8. A voice synthesis apparatus as claimed in claim 6 or 7 wherein, when said voice segment
acquisition section has acquired a voice segment in which a region having a start
point is a vowel phoneme, said boundary designation section designates a boundary
at a time point, in the vowel phoneme included in the voice segment, closer to the
start point as a longer time length is designated by the time data, and
wherein said voice synthesis section synthesizes a voice for a region of the vowel
phoneme that succeeds the designated boundary in said vowel phoneme.
9. A voice synthesis apparatus as claimed in claim 1 which further comprises an input
section that receives a parameter inputted thereto, and
wherein said boundary designation section designates a boundary at a time point, of
the vowel phoneme included in the voice segment acquired by said voice segment acquisition
section, corresponding to the parameter inputted to said input section.
10. A program for causing a computer to perform a voice synthesis procedure, said voice
synthesis procedure comprising:
a phoneme acquisition operation for acquiring a voice segment including one or more
phonemes;
a boundary designation operation for designating a boundary intermediate between start
and end points of a vowel phoneme included in the voice segment acquired by said phoneme
acquisition operation; and
a voice synthesis operation for synthesizing a voice for a region of the vowel phoneme
that precedes the designated boundary in said voice segment, or a region of the vowel
phoneme that succeeds the designated boundary in said voice segment.

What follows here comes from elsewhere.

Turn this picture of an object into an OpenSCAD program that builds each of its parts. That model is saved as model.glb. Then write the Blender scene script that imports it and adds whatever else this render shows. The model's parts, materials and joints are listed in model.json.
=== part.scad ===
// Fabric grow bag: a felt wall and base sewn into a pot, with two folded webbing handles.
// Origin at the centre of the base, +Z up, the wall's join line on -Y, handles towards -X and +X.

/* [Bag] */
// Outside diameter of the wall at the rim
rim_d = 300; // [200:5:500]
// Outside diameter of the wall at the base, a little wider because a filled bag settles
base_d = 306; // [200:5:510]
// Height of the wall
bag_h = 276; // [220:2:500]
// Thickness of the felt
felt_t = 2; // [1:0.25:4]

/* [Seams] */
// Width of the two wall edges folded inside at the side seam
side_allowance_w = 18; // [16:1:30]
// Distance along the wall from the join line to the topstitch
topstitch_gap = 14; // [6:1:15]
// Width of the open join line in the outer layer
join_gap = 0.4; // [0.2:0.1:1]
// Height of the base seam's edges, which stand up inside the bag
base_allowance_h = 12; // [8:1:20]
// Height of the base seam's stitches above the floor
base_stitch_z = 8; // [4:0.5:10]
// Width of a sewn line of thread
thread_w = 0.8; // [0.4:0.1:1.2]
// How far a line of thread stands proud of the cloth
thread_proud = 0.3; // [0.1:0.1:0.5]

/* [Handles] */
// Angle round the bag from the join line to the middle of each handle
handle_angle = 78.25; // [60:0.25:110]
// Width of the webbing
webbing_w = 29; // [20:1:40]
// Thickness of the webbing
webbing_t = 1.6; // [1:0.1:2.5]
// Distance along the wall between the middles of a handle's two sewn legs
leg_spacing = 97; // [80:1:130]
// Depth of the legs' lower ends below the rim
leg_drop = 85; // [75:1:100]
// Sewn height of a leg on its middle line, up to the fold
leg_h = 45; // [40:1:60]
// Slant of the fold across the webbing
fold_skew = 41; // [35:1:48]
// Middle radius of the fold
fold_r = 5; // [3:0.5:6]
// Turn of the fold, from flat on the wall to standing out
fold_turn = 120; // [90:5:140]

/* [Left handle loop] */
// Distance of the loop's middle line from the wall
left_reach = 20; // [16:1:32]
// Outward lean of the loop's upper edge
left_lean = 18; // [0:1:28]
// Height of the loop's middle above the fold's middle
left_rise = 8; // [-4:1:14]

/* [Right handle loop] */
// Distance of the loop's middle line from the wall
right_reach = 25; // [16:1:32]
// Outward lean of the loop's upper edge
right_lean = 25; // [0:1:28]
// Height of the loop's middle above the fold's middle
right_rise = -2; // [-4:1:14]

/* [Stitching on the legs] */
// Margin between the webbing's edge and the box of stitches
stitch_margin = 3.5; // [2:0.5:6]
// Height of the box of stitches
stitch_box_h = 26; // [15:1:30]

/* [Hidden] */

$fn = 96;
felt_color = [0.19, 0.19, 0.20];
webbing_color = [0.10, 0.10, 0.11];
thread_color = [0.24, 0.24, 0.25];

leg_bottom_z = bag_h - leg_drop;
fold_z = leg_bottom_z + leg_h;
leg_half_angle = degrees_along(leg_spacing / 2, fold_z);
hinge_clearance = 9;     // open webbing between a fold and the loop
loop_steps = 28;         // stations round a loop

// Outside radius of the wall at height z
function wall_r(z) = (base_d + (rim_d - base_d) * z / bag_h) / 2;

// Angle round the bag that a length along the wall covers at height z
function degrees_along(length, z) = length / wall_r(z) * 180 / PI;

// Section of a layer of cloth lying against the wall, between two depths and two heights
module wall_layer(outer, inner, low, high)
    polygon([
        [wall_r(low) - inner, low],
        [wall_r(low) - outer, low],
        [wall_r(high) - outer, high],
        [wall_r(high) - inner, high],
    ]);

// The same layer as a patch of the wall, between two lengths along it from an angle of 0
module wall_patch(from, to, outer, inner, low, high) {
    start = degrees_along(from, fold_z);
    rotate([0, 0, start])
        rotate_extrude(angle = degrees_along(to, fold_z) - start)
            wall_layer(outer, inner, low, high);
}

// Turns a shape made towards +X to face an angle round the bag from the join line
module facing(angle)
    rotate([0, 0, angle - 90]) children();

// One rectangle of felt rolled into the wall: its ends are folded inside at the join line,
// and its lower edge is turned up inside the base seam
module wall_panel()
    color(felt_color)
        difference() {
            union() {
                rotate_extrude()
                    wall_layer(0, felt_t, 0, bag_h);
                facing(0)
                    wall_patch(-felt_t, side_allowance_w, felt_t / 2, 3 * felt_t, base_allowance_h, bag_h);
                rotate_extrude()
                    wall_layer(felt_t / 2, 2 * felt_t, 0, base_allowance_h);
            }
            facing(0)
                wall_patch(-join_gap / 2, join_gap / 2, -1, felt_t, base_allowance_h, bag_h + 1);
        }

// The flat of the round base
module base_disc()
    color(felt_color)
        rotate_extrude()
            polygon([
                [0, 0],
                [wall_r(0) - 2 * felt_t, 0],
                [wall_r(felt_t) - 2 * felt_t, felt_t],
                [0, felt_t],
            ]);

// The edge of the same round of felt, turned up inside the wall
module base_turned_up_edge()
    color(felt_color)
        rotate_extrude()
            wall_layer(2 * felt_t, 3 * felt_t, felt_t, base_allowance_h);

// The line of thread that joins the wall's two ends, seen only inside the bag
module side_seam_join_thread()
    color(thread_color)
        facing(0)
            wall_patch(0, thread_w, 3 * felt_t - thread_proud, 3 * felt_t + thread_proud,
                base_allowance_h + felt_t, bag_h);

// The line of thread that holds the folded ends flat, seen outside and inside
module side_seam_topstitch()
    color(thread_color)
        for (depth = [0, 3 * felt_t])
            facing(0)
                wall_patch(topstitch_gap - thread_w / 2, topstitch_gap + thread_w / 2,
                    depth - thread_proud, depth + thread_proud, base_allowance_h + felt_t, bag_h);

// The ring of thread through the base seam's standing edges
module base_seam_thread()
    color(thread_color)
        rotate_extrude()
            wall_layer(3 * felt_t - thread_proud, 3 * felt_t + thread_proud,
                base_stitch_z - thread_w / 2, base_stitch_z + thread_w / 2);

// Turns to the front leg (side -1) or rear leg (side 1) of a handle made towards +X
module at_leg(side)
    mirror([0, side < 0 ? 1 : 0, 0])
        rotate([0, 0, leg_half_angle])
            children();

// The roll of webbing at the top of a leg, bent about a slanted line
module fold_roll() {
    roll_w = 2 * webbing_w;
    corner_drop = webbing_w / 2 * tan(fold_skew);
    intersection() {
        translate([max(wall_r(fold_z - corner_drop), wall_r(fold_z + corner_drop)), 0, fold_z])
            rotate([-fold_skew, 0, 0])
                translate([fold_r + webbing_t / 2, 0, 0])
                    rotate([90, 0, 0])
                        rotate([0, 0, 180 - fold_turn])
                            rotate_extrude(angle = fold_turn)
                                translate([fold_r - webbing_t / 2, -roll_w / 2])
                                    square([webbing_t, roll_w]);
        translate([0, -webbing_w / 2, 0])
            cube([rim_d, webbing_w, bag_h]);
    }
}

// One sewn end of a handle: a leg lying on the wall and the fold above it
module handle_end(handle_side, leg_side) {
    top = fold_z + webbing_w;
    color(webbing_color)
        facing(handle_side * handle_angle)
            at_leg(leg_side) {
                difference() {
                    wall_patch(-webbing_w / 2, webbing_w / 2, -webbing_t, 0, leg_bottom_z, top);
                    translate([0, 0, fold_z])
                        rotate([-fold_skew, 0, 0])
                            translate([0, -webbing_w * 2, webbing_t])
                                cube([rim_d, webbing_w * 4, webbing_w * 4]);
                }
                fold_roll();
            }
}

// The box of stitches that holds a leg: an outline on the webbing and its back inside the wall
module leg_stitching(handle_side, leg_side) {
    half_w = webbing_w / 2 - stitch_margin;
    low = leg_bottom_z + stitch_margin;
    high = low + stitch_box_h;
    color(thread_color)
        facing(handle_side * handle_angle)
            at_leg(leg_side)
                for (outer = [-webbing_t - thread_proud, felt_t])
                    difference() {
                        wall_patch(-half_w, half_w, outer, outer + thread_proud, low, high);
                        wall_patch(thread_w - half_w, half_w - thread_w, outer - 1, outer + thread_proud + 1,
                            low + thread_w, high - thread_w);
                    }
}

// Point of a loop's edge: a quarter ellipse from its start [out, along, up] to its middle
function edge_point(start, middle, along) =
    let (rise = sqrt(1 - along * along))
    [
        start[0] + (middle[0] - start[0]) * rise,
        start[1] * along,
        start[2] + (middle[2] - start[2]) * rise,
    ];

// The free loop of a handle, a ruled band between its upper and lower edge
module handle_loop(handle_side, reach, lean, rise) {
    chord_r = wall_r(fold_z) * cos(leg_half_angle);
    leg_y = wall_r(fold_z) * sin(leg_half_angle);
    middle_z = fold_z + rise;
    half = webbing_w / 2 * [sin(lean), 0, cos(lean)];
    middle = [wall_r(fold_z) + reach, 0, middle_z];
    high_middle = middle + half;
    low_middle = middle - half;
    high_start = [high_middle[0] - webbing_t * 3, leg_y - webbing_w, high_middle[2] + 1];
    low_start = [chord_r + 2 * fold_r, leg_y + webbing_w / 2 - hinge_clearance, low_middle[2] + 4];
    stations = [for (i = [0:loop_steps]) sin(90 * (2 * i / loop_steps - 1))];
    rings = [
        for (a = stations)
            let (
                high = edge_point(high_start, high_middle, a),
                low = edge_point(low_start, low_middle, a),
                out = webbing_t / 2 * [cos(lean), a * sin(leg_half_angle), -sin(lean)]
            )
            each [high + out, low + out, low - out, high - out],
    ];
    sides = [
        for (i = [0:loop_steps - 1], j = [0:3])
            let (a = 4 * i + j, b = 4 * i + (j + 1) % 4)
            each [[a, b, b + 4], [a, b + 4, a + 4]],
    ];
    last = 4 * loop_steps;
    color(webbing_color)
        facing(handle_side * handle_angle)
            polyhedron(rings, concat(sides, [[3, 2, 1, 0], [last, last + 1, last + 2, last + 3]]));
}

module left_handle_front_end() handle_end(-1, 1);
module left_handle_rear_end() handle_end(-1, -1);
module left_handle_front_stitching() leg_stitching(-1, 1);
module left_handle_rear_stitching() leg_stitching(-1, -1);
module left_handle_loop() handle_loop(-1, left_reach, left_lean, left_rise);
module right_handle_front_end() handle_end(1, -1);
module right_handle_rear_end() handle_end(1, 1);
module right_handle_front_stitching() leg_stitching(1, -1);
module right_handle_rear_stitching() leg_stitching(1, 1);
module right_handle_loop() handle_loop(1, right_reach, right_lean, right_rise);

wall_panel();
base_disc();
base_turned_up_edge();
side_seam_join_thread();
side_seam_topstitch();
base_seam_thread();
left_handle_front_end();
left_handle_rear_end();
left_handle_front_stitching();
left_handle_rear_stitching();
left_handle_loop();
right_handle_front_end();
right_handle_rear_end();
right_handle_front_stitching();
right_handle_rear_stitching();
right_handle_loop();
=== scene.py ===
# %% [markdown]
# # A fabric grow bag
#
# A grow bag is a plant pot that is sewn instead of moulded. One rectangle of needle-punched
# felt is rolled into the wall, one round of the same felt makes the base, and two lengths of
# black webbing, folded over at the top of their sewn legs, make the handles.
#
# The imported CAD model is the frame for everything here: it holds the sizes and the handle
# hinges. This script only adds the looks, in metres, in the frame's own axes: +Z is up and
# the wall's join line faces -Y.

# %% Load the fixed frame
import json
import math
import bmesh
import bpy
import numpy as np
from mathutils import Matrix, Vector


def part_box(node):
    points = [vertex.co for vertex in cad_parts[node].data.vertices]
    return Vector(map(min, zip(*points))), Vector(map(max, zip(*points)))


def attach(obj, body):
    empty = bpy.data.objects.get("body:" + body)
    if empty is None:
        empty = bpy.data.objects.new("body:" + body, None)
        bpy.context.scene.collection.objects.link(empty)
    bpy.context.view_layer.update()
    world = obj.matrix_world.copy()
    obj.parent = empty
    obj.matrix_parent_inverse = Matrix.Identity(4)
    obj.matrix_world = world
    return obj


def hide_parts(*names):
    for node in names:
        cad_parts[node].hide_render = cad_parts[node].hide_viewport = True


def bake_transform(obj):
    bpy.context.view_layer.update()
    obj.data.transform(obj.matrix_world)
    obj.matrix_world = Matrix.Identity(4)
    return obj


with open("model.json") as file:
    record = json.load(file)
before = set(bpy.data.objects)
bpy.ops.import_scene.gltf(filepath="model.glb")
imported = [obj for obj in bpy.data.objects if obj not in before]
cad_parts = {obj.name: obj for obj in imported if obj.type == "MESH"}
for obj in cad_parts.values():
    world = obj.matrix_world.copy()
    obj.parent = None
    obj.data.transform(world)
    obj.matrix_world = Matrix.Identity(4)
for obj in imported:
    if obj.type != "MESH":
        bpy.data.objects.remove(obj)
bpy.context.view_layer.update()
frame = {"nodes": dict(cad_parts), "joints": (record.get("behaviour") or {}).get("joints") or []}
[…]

11. A voice synthesis method procedure comprising:
a phoneme acquisition step of acquiring a voice segment including one or more phonemes;
a boundary designating step of designating a boundary intermediate between start and
end points of a vowel phoneme included in the voice segment acquired by said phoneme
acquisition step; and
a voice synthesis step of synthesizing a voice for a region of the vowel phoneme that
precedes the designated boundary in said voice segment, or a region of the vowel phoneme
that succeeds the designated boundary in said voice segment.